Certificate reload: the GetCertificate / GetClientCertificate
callbacks stat the files on every handshake and re-read them when
either mtime changes — a stat is cheap and this is exactly how
cert-manager rotates a mounted Secret, so rotation needs no restart
and no reconnect storm. A half-written rotation (new cert, old key)
keeps serving the previous coherent pair until the files agree. The
CA bundle is read once at startup; rotating the CA requires a
restart (do CA rotation by trust-bundle overlap: add the new CA to
the bundle, roll certs, remove the old CA — restarting at each step).
2. Identity: bigfleet:// URI SANs
Caller identity is a URI SAN on the client certificate, exactly one
bigfleet:// URI per certificate:
| SAN | Who carries it |
|---|---|
bigfleet://cluster/<cluster_id> | the cluster operator |
bigfleet://shard/<shard_id> | the shard (presented to coordinator and provider) |
bigfleet://admin | bigfleetctl and the coordinator replicas themselves |
Bindings enforced when (and only when) the transport is mTLS:
- Shard Session: the certificate’s SAN must equal
bigfleet://cluster/<Hello.cluster_id>. Mismatch — or zero or multiple bigfleet:// SANs — terminates the stream withPermissionDenied, a loud log, and abigfleet_shard_session_identity_rejected_totalincrement (alert on any non-zero rate). - Coordinator ReportShard: same binding for
bigfleet://shard/<ShardReport.shard_id>. Admin certs do NOT pass — the binding is strict, not hierarchical. - Coordinator admin surface — everything M15/M24/M75 expose:
AssignDomain,UnassignDomain,RemoveShard,ListShards,ListDomainAssignments,ListQuotas,JoinRaftCluster,SnapshotSave— requiresbigfleet://admin.

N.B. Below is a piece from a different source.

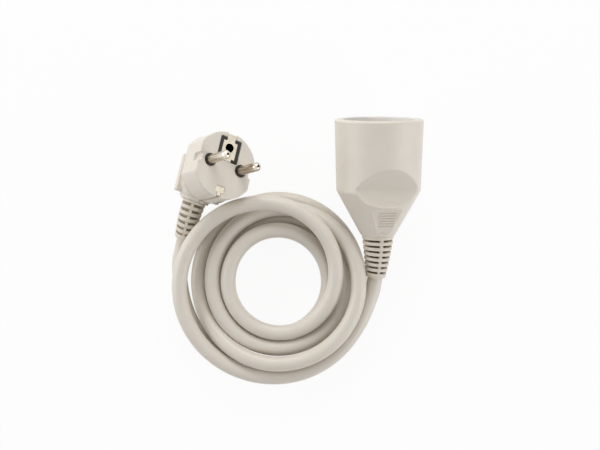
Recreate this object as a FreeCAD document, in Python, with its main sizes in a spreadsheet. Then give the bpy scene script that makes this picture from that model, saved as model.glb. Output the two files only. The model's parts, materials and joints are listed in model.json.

Coordinator replicas carry the admin SAN on their own certificate: they callJoinRaftClusteron each other (ADR-0047) and are inherently the admin domain. - Provider dial-out: the shard presents
bigfleet://shard/<shard_id>; enforcement is the provider’s job (providers are out of tree — the validation point is the provider boundary, ADR-0005).
Plaintext mode skips every check. This is deliberate and documented rather than papered over: identity is only as strong as the transport. A plaintext deployment is making the ADR-0008 trust-the-network choice, now opt-in instead of the only option.
3. What stays out
- Raft transport TLS is out of scope. hashicorp/raft’s TCP
transport (
raft.NewTCPTransport) is a separate stream from the gRPC stack — securing it means swapping in araft.StreamLayerthat wraps the listener and outbound dials in TLS, with its own (non-gRPC) handshake configuration. That is mechanical but independent work with its own test surface; bundling it here would couple a follow-up to this ADR’s gRPC scope. Until then: the Raft port carries coordinator state between replicas in one management cluster — keep it on a cluster-internal network (NetworkPolicy), exactly the ADR-0008 posture, and treat the follow-up as the remaining item of plan §12 security work. - No SPIFFE/SPIRE. The SAN convention is SPIFFE-shaped on purpose (a future workload-identity integration maps cleanly), but v1 takes files on disk and lets cert-manager do issuance. No new dependencies; stdlib crypto/x509 plus the grpc credentials package already in the tree.
- No in-chart certificate generation. Charts take existing
Secret names (
kubernetes.io/tlslayout:tls.crt,tls.key,ca.crt). cert-manager is the documented issuer; the operator-guide carries the Certificate manifests with the URI SAN convention. - Metrics/pprof stay HTTP-plaintext. They already carry no control authority; the coordinator’s kubelet probes actually move TO the metrics port under mTLS, because kubelet’s gRPC probe cannot present a client certificate.
Consequences
- Impersonating a cluster now requires the CA to misissue, not just network reach. The ADR-0046 roll-up guard demotes from “only defence” to defence-in-depth.
- Multi-shard chart installs need per-shard certificates (the SAN embeds the shard_id, and a StatefulSet mounts one Secret for all replicas). The reference chart documents the single-replica case; per-ordinal Secret overlays are the operator’s composition.
- The scaletest harness, quickstart, and all-in-one keep running
plaintext with zero changes —
make prevalidateand the kind rung are unaffected. - bigfleetctl against an mTLS coordinator needs the admin cert files; the “run it as a Job in the management cluster” pattern mounts the same Secret the coordinator uses.
- ADR-0008’s sidecar guidance is obsolete; its leader-only RPC contract is untouched.